Hoy Jesús me cuenta una parábola para que entienda. Los primeros puestos no son los importantes. Pero es muy duro buscarlos y luego experimentar la humillación de volver a los últimos lugares.
No quiero ambicionar puestos que no me aportan nada. Lugares en los que no seré feliz ni fecundo. Estoy convencido de que la fecundidad y la felicidad van de la mano.
Un corazón amargado y en lucha difícilmente puede ser fecundo. Mi vida es fecunda desde la alegría de amar y ser amado. Cuando falta la alegría tampoco soy fecundo.
Los deseos enfermizos de mi alma me hacen daño. Me alejan de Dios. Me vuelven mundano. ¿Qué desea realmente mi corazón? Amar y ser amado. Lo sé.

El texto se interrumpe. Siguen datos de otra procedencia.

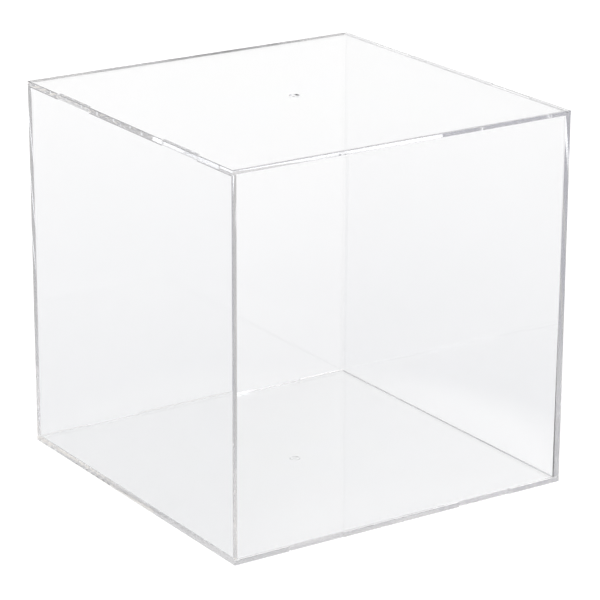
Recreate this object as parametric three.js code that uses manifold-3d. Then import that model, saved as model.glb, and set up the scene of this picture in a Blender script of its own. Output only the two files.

Pero creo en ocasiones que el amor lo encuentro en el aplauso. Y que el éxito es una prueba de amor. Y la alabanza. Y el halago. Y el seguimiento. Y deseo entonces encontrar ese reconocimiento en el mundo, en los hombres.
Mendigo amor y aplausos. Mendigo aceptación. ¿Tan herido estoy en mi amor? El deseo enfermo brota de mi corazón herido. No me reconozco en lo que siento y deseo.
¿Qué alberga mi corazón herido? Ese deseo enfermizo. Esa ambición por los primeros lugares. Esa obsesión por ser admirado y seguido.
Quiero dejar de desear lo que no me conviene, lo que no me hace pleno ni feliz. Me basta el amor de Dios que viene a abrazarme en medio de mis fracasos y soledades. Allí donde siento que no llega el amor humano. Allí donde he sido rechazado por culpa de mis debilidades.
Entonces el amor de Dios me recuerda cuánto valgo. El primer lugar lo tengo en su corazón. Es lo que de verdad importa.